Nancy- A podcast filled with humor and heart. Covering an array of topics and stories all about the queer experience.
Who Knows? Podcast Season 4 Episode 3 “Coming Out” with Olivia Meeks-Olivia shares her coming out from the first person she told all the way to today as she navigates a world that is still working to understand and accept her.
Watch
The Death and Life of Marsha P Johnson- Marsha P. Johnson is one of the most pivotal pioneers of the birth of pride. Many people know who she is, but this documentary gives a look at uncovering the truth about her death. It has been called “required viewing” for LGBTQIA+ history.
Steven Universe- A cartoon with amazing queer love representation.. It’s the perfect combination of all the feels and all the fun. You will have a favorite gem by the end of season one for sure!
“It’s Pride Again!”- Everyone loves a silly SNL skit. This hilarious music video bit might give you a good laugh about some of over-the-top parts of pride celebrations.
Read
Fun Home: A Family Tragicomic By Alison Bechdel- Alison Bechdel’s graphic novel memoir tells the story of her childhood and the discovery of her father’s hidden homosexuality. She, having recently come out as a lesbian, works to find answers, and resolve his hidden past.
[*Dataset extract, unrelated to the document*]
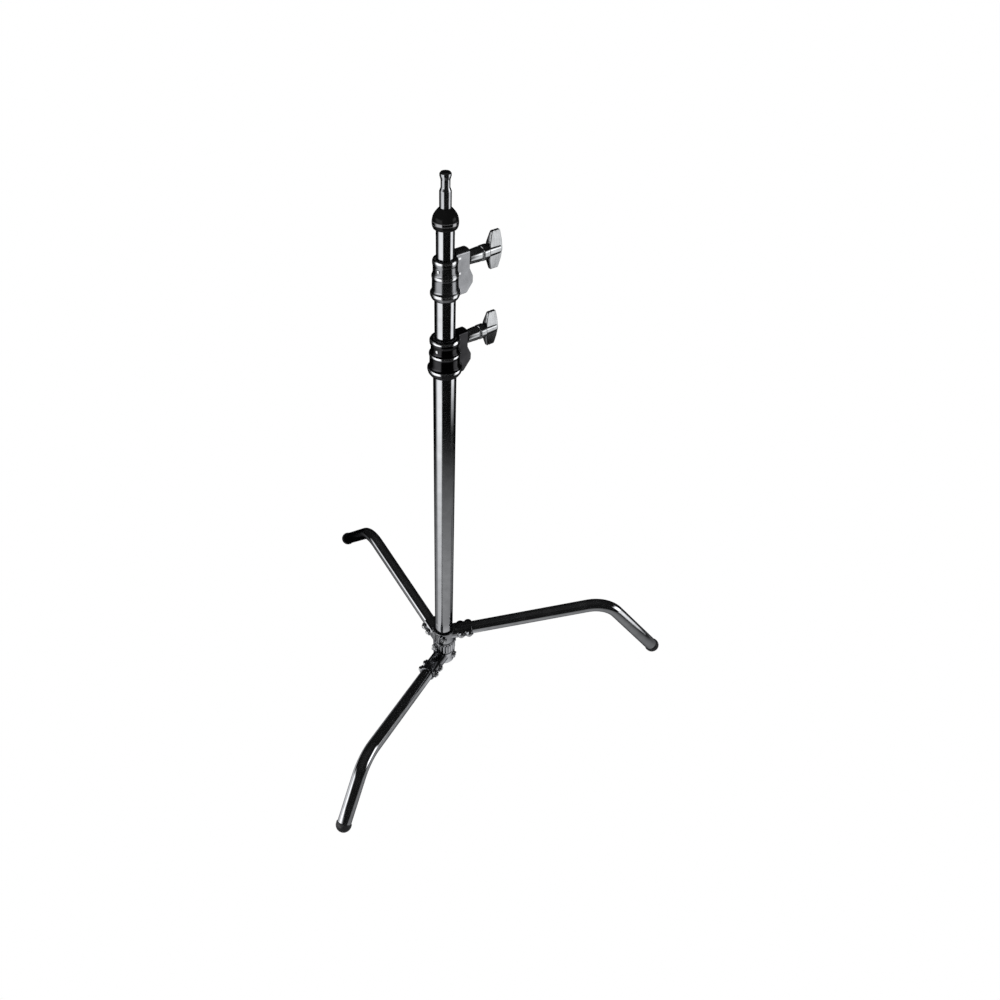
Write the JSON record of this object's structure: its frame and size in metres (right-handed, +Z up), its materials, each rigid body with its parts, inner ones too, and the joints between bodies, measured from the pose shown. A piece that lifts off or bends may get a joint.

Felix Ever After By Kacen Callender- A story of love, self-discovery and self-acceptance. As Felix battles transphobia and searches for love, he also discovers the importance of self-love and the importance of honoring the love that you deserve.
Entertainment Weekly Interview with Lil Nas X – Lil Nas X shares what the newest moments in his career have meant for him and how he finds the courage to step into his true self to inspire others to do the same.